Joël Robuchon: As with steakhouses, Vegas does multi-Michelin-starred restaurant experiences extremely well, sometimes even better than the original. On the list of the world’s top chef outposts in Vegas are Guy Savoy at Caesars Palace; Pierre Gagnaire at the Mandarin Oriental; and Joël Robuchon in the Mansion at the MGM Grand. In the marble-floored town house, the chef offers a completely over-the-top 16-course prix fixe menu that begins with Osetra caviar and moves on to choices like foie gras and potato carpaccio covered with black truffles. All this comes at a cost: Eater’s Ryan Sutton says it might be the priciest restaurant in America, at $425, not including tax and tip.
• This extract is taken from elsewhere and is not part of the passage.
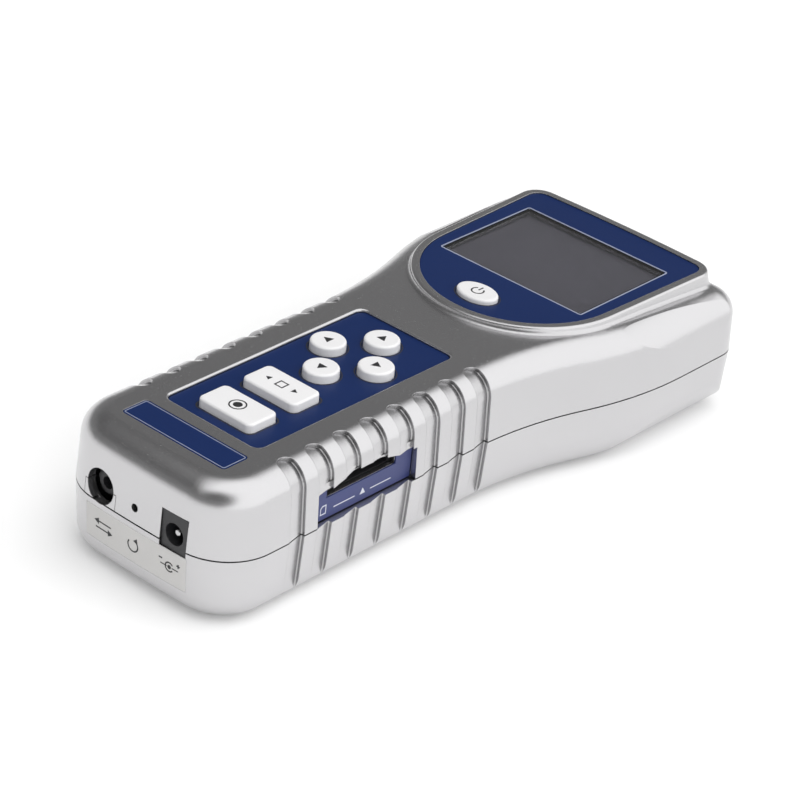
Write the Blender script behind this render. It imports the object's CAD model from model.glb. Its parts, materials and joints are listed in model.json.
import json
from math import cos, pi, radians, sin

import bmesh
import bpy
from mathutils import Matrix, Vector
from mathutils.bvhtree import BVHTree

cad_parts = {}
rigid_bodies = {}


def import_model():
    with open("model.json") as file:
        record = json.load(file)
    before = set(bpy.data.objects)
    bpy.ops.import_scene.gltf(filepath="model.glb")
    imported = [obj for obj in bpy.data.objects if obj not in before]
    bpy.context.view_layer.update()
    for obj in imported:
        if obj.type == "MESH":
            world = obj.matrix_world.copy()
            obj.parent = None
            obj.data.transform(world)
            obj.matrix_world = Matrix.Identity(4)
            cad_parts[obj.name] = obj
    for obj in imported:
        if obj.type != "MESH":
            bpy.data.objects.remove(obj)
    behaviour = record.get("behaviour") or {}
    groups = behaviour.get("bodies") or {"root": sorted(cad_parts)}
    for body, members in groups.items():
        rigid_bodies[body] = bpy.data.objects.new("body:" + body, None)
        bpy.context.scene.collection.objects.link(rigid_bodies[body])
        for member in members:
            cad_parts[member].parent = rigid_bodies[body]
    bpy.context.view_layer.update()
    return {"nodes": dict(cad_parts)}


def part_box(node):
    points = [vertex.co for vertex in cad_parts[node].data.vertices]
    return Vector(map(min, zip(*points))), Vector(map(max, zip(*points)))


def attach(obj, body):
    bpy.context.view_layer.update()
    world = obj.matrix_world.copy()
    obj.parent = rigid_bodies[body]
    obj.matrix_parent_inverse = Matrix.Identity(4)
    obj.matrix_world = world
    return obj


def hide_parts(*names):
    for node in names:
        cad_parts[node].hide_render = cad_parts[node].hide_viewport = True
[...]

The less expensive option is L’Atelier de Joël Robuchon, which features counter seating and steak tartare with fries.

The best of the rest: If none of your connections score you seats at the restaurants above, here are seven places off the Strip that are worth snagging seats at, with selections like fresh oysters, terrific Chinese soup dumplings and serious rib-eyes.

Abriya Raku. Like many chefs in Vegas, Batali is a fan of this Japanese grill. “I LOVE Raku on Spring Mountain Road,” he said via email. “It’s one of my top five restaurants in the entire U.S. You must order: beef liver sashimi, pork ear robata, cold green tea soba with poached egg.”

Lotus of Siam. The most famous Thai restaurant in the Americas, located in a Vegas strip mall, is renowned for its vast menu, which ranges from recognizable chicken satays to potent, well-spiced northern Thai dishes. Recently the restaurant began offering appetizers at the bar.

Andiron Steak & Sea. On the outskirts of Vegas is this crowd-pleasing, white-walled steakhouse from noted restaurateurs Elizabeth Blau and Kim Canteenwalla. The menu runs the gamut from avocado toast and cheese fondue to a 20-ounce cowboy rib-eye.

Bund Shanghai. Momofuku’s David Chang loves this pan-Chinese restaurant so much he wrote a story about it for Lucky Peach. Among the things he picks out on the picture menu: soup dumplings, pan-fried buns, spicy fish hot pot.

Kabuto Sushi. People say this is the best sushi in Vegas; that’s not faint praise. This is a sushi purist pilgrimage spot that makes a point of not serving any maki rolls. At $48, the 10-piece nigiri sushi omakase is a great deal. Helpfully, Kabuto is in the same strip mall as Raku, above.

Other Mama. Favored by Carbone’s Mario Carbone, Other Mama has terrific craft cocktails, like the Geraldine with bourbon and grilled pineapple, plus plenty of raw seafood, from oysters to octopus-habanero ceviche. (Another recommendation from Carbone is the “always important to remember” dim sum buffet at Aria, which is served on Saturdays.)

The Halal Guys. This summer, the famed street food cart that started in midtown Manhattan — the cause of lines that can stretch down the block in the middle of the night — opened in Vegas on Spring Mountain Road. From 10 a.m. to 4 a.m., Halal Guys offer the same sublime chicken and/or gyro platters and sandwiches with the option of their mouth-burning hot sauce.